SHORT PROBLEM => How does the data below read from its first line through the line containing "# the front, +Y"? Print those lines exactly.

RAW DATA =>
= = =

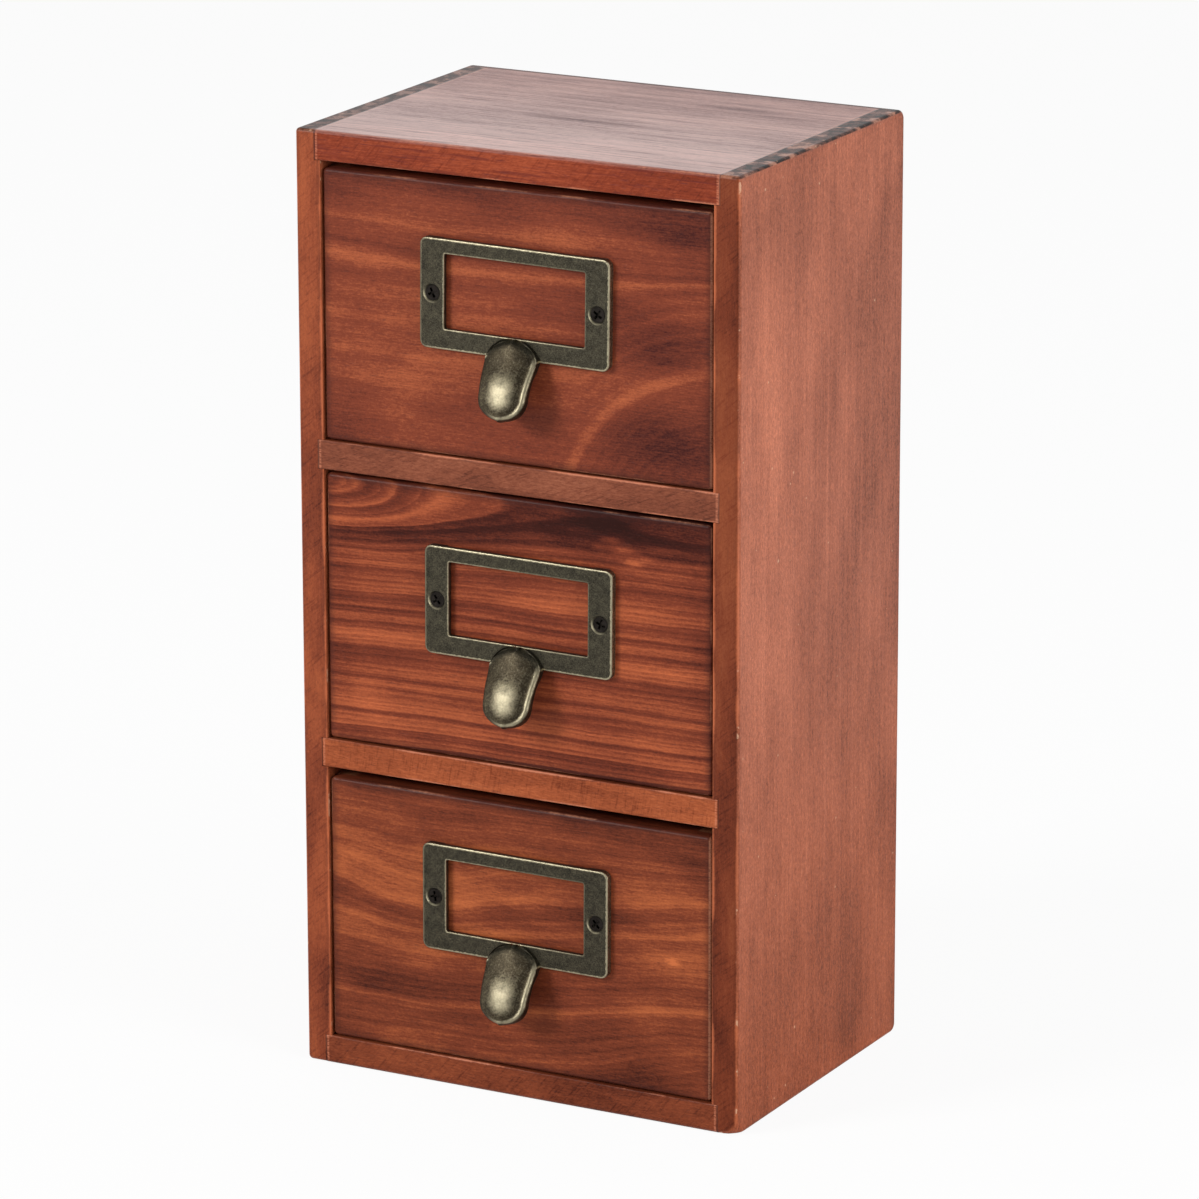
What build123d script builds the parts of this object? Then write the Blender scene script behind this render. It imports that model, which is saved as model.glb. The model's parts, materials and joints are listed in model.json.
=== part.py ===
from build123d import *
import os
from math import cos, radians, sin

# Seed storage cabinet: a small tabletop chest with three drawers, one above the other.
# Origin: centre of the carcass on the surface it stands on. +X to the right as seen from
# the front, +Y to the back, +Z up. The drawer fronts face -Y. Millimetres.

# Carcass
cabinet_width = 150.0
cabinet_depth = 110.0
side_thickness = 8.5
board_thickness = 9.2         # top, bottom and both shelves
housing_depth = 2.0           # how far the boards go into the sides
side_corner_radius = 1.6      # corners of the side panels, seen from the side
back_top_radius = 2.6         # the top edge at the back is rounded more
outer_edge_radius = 1.2       # round the outer face of each side
opening_edge_radius = 0.5     # the edges that frame the drawers

# Back panel and its pins
back_thickness = 4.0
back_lap = 4.0                # how far the back panel covers the sides, top and bottom
back_fit = 0.1                # clearance round the back panel in its rabbets
pin_diameter = 1.2
pin_fit = 0.05                # clearance round a pin, on the radius
back_pin_length = 12.0
back_pin_column = 40.0        # from the centre to the pins in the top and bottom boards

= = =

RESULT BELOW =>
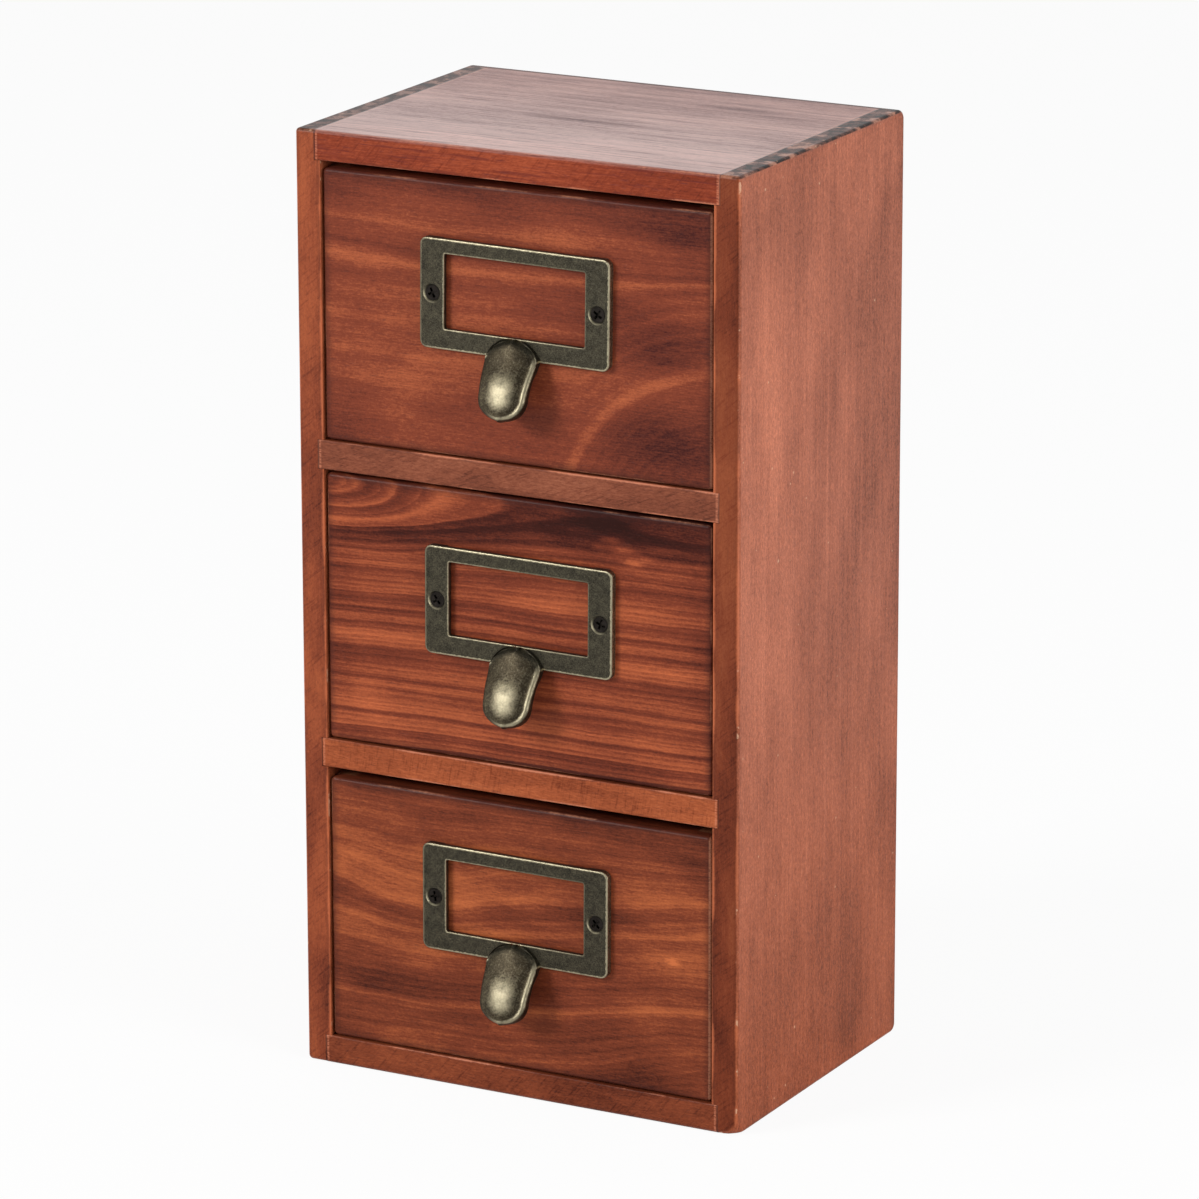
What build123d script builds the parts of this object? Then write the Blender scene script behind this render. It imports that model, which is saved as model.glb. The model's parts, materials and joints are listed in model.json.
=== part.py ===
from build123d import *
import os
from math import cos, radians, sin

# Seed storage cabinet: a small tabletop chest with three drawers, one above the other.
# Origin: centre of the carcass on the surface it stands on. +X to the right as seen from
# the front, +Y to the back, +Z up. The drawer fronts face -Y. Millimetres.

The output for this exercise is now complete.